Mentoring young agricultural graduates in the search for decent jobs in Benin
This project will generate evidence on the role of mentoring to improve young graduates’ access to decent jobs in the agricultural sector in Benin. Most young graduates from agricultural training institutions who enter the workforce in Benin do not find formal and decent employment, and women tend to be more affected than men. Government institutions and other stakeholders cite the lack of support mechanisms for job-related advice and youth guidance as an important reason behind this trend. Mentoring can overcome this challenge by providing young graduates with coaching, encouragement, friendship, role models and increasing their confidence. However, more research is necessary to identify how and in which conditions this can successfully and sustainably facilitate the transition from school to work, especially in the agricultural sector.
The project aims to advance knowledge on how mentoring can be used effectively to improve youth access to decent jobs in the agricultural sector. It will assess the convergence between the skills of young graduates and the needs of employers; increase understanding of the role of mentoring and quantify its impact on the process of getting a job in the agricultural sector; and investigate how mentoring can be used to address gender constraints in the process of getting a job. The goal is to support policymakers in developing and scaling up effective mentoring programs to help young graduates gain access to employment in the agricultural sector.

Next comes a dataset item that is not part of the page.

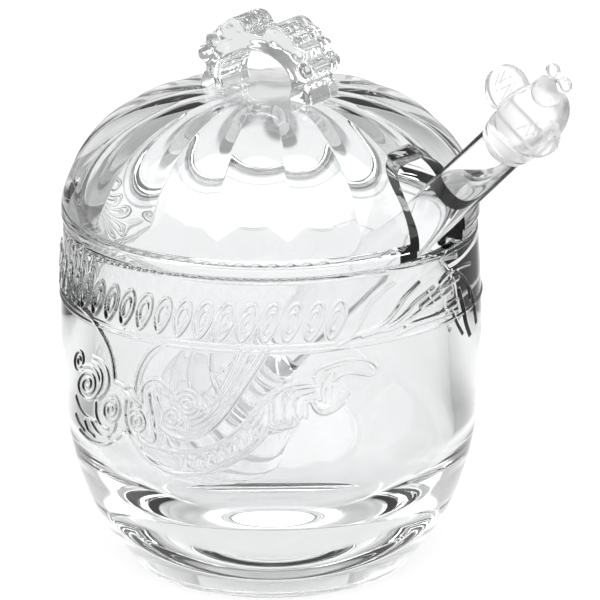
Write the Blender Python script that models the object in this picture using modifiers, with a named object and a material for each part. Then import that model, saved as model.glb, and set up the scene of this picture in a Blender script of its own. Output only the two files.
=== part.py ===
"""Pressed-glass honey pot: an egg-shaped jar, a loose lobed lid with an arched scroll handle, and a
clear dipper with a bee on its end, which leans out through an arched notch in the lid.

Lengths are in metres and angles in degrees. +Z is up, the pot stands on z = 0 and its axis is the
Z axis. Directions round the pot are measured from -Y, which is the front, towards +X.
"""

import math

import bmesh
import bpy
from mathutils import Matrix, Vector

# Clearance between pieces that touch on the real object
FIT_GAP = 0.0003
# Places on the jar's inside at which the dipper head's clearance is measured
WALL_SAMPLES = 160

# Jar
JAR_RADIUS = 0.0500
JAR_HEIGHT = 0.0830
JAR_WIDEST_HEIGHT = 0.0553
JAR_LOWER_REACH = 0.0663
JAR_LOWER_POWER = 2.48
JAR_SIDE_POWER = 2.32
JAR_WALL = 0.0040
JAR_FLOOR = 0.0075
BOWL_RADIUS = 0.0426
BOWL_HEIGHT = 0.0370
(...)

This research is part of a cohort of projects aimed at boosting decent employment for Africa’s youth. This focuses on two niche areas: soft and digital skills, and apprenticeship and mentorship models that work for youth. Developed as part of a collaborative effort between IDRC, the Dutch Knowledge Platform on Inclusive Development Policies (INCLUDE), and the International Labour Organization, the goal is to provide practical guidance and tools for policymakers and practitioners to help realize aspirations for large-scale positive change.